Smith and Bancroft have also sought legal advice and are strongly considering challenging their bans, which were for 12 months and nine months respectively. CA's code of conduct dictates that players can accept sanctions at any point "prior to the commencement of the hearing at the time/place specified in the notice of charge", which is understood to be April 11.
The trio has been banned from international and domestic cricket, but encouraged to play club cricket.
There are concerns from the camps of Warner and Smith the star duo could miss out on lucrative national contracts for two years, meaning the effective punishment is more than what CA intended.
There is a sense among many in Australian cricket circles that the bans were too harsh given the International Cricket Council's maximum punishment for ball tampering is a one-Test ban.
Some members of the Test XI hold that view. Tim Paine is doing his best to lead a distraught group in the fourth Test against South Africa.

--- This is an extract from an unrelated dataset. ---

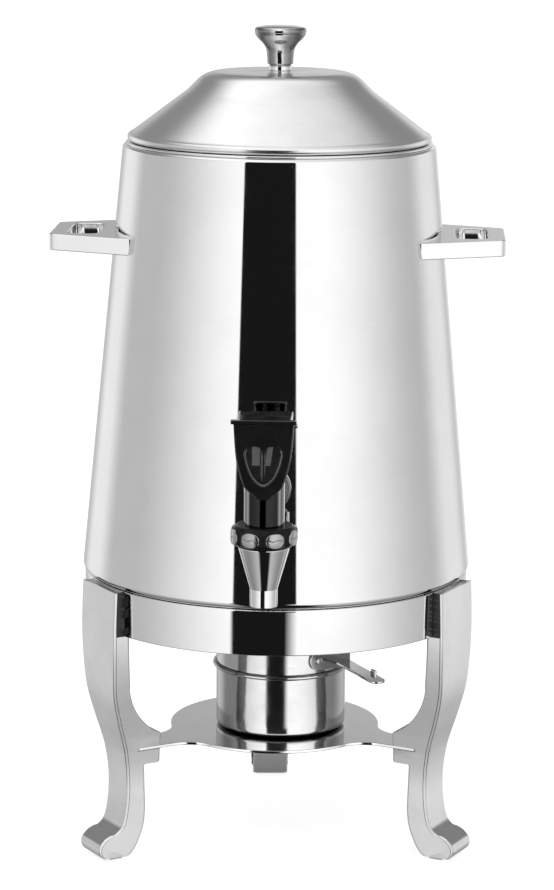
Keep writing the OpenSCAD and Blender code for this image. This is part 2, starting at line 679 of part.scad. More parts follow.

"You've got some of your best players not in the side, it's just about people picking up the slack," Paine told reporters after day three. CA has made it clear its sanctions aren't for ball tampering, rather conduct "contrary to the spirit of the game","unbecoming of a representative", that "could be harmful to the interests of cricket and/or ... brought the game of cricket into disrepute".
The CA code of conduct spells out that if a player disputes either a charge or sanction then there will be a hearing before a CA commissioner. If players are unhappy with the verdict at the initial hearing, they have seven days to lodge a formal appeal and take the case to an appeals commissioner. "If they do to take that to appeal, that's a good, proper legal process," CA chief executive James Sutherland said last week.
"As a course of natural justice under our code, players have the right." Sutherland admitted a range of penalties, including some more and less severe, were discussed by CA's board.
CA's code of conduct notes that "any decision made by the appeals commissioner ... shall be the full, final and complete disposition of the matter and will be binding on all parties".